Using the branch detection functionality is fairly straightforward. First, run hdbscan with parameter branch_detection_data=True. This tells hdbscan to cache the internal data structures needed for the branch detection process. Then, configure the BranchDetector class and fit is with the HDBSCAN object.

The resulting partitioning reflects subgroups for clusters and their branches:

from hdbscan import HDBSCAN, BranchDetector

clusterer = HDBSCAN(min_cluster_size=15, branch_detection_data=True).fit(data)
branch_detector = BranchDetector(min_branch_size=15).fit(clusterer)

# Plot labels
plt.scatter(data[:, 0], data[:, 1], 1, color=[
    "silver" if l < 0 else f"C{l % 10}" for l in branch_detector.labels_
])
plt.axis("off")
plt.show()
_images/how_to_detect_branches_9_0.png

Parameter selection

The BranchDetector’s main parameters are very similar to HDBSCAN. Most guidelines for tuning HDBSCAN* also apply for the branch detector:

  • min_branch_size behaves like HDBSCAN*’s min_cluster_size. It configures how many points branches need to contain. Values around 10 to 25 points tend to work well. Lower values are useful when looking for smaller structures. Higher values can be used to suppress noise if present.

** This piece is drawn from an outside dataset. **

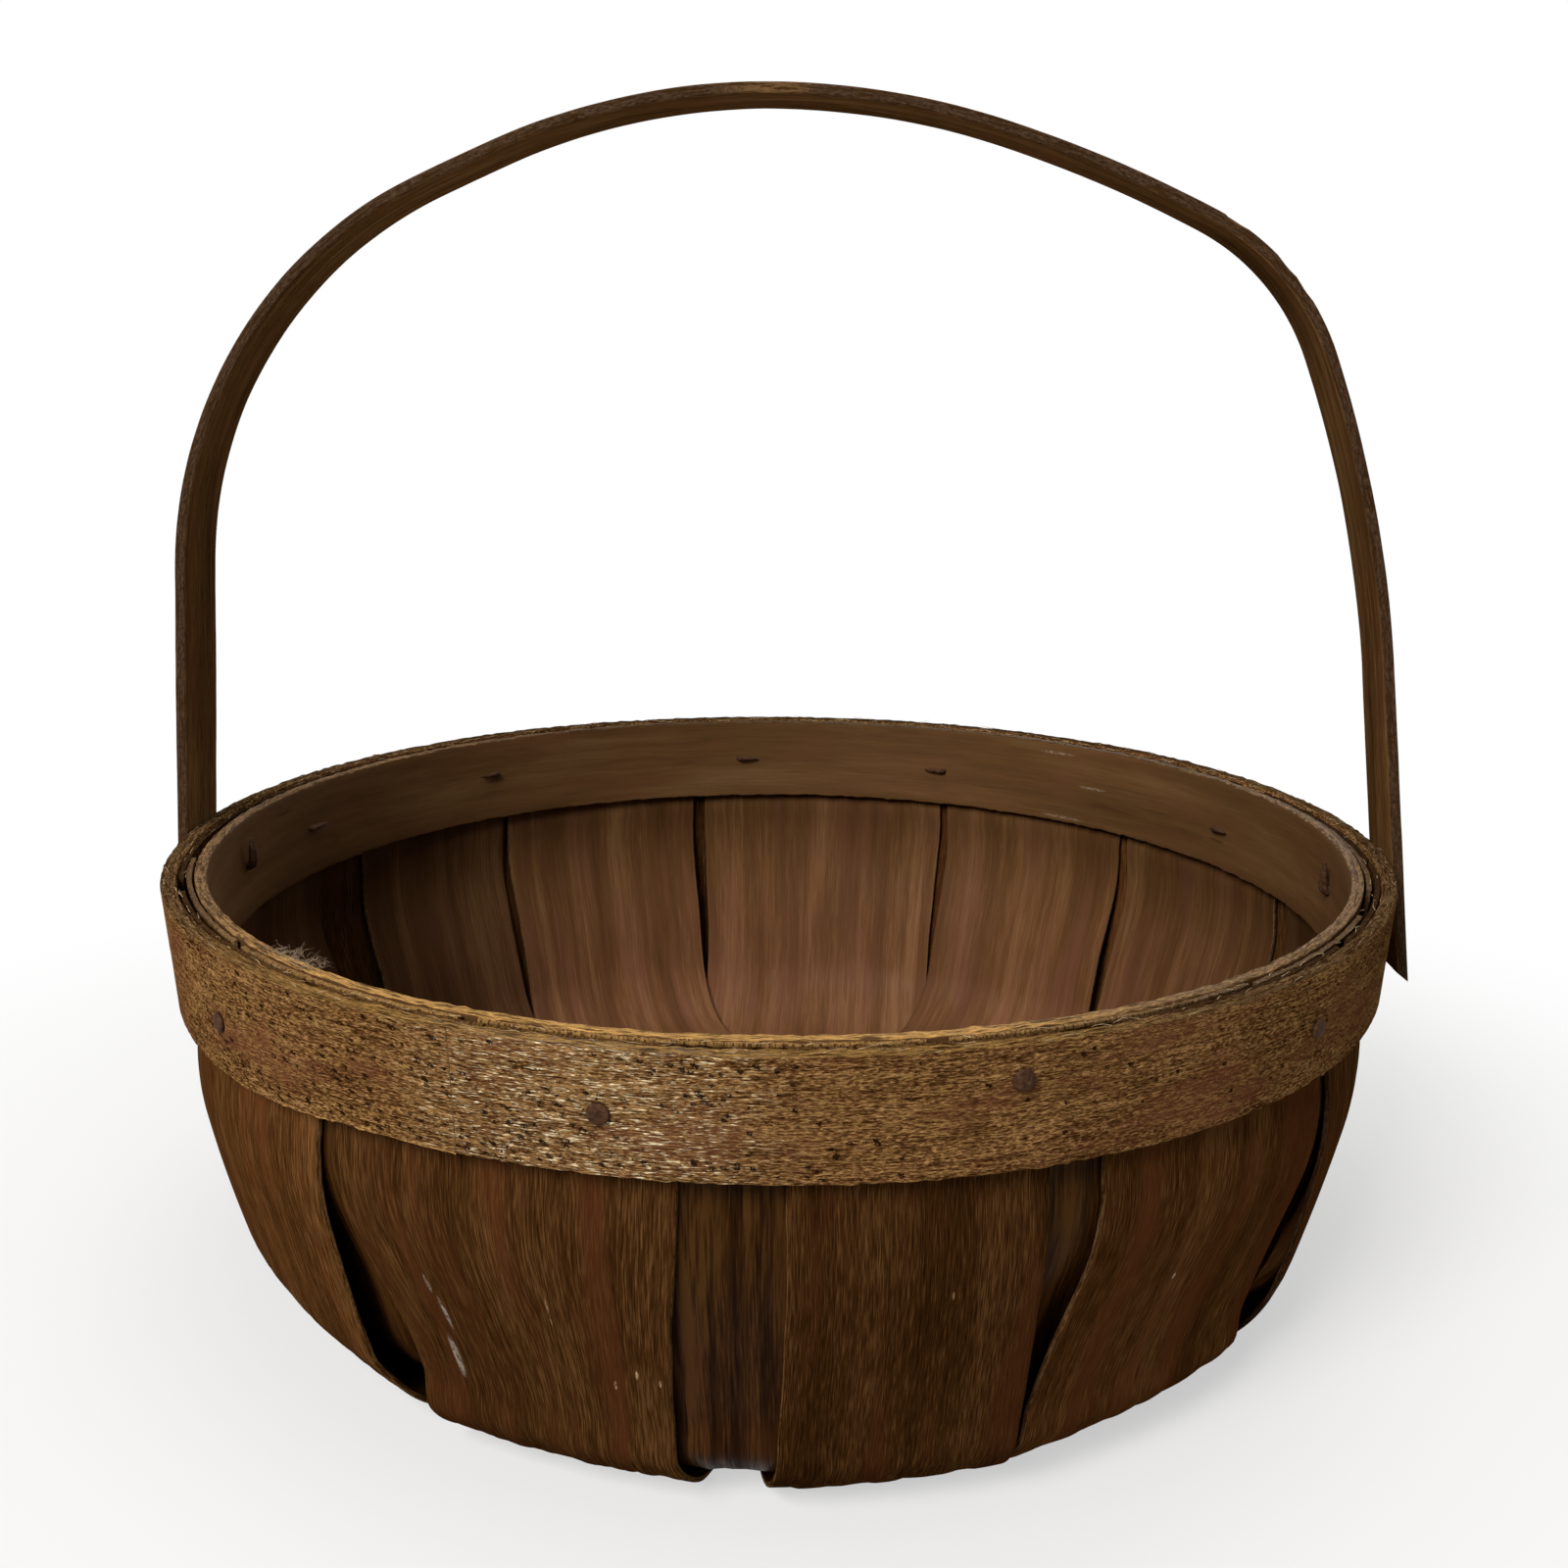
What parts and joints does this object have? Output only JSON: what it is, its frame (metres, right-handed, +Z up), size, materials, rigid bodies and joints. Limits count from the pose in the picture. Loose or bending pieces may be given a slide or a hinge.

  • branch_selection_method behaves like HDBSCAN*’s cluster_selection_method. The leaf and Excess of Mass (EOM) strategies are used to select branches from the condensed hierarchies. By default, branches are only reflected in the final labelling for clusters that have 3 or more branches (at least one bifurcation).

  • branch_selection_persistence replaces HDBSCAN*’s cluster_selection_epsilon. This parameter can be used to suppress branches with a short eccentricity range (y-range in the condensed hierarchy plot).

  • allow_single_branch behaves like HDBSCAN*’s allow_single_cluster and mostly affects the EOM selection strategy. When enabled, clusters with bifurcations will be given a single label if the root segment contains most eccentricity mass (i.e., branches already merge far from the center and most points are central).

  • max_branch_size behaves like HDBSCAN*’s max_cluster_size and mostly affects the EOM selection strategy. Branches with more than the specified number of points are skipped, selecting their descendants in the hierarchy instead.

Two parameters are unique to the BranchDetector class:

  • branch_detection_method determines which points are connected within a cluster. Both density-based clustering and the branch detection process need to determine which points are part of the same density/eccentricity peak. HDBSCAN* defines density in terms of the distance between points, providing natural way to define which points are connected at some density value. Eccentricity does not have such a connection. So, we use information from the clusters to determine which points should be connected instead.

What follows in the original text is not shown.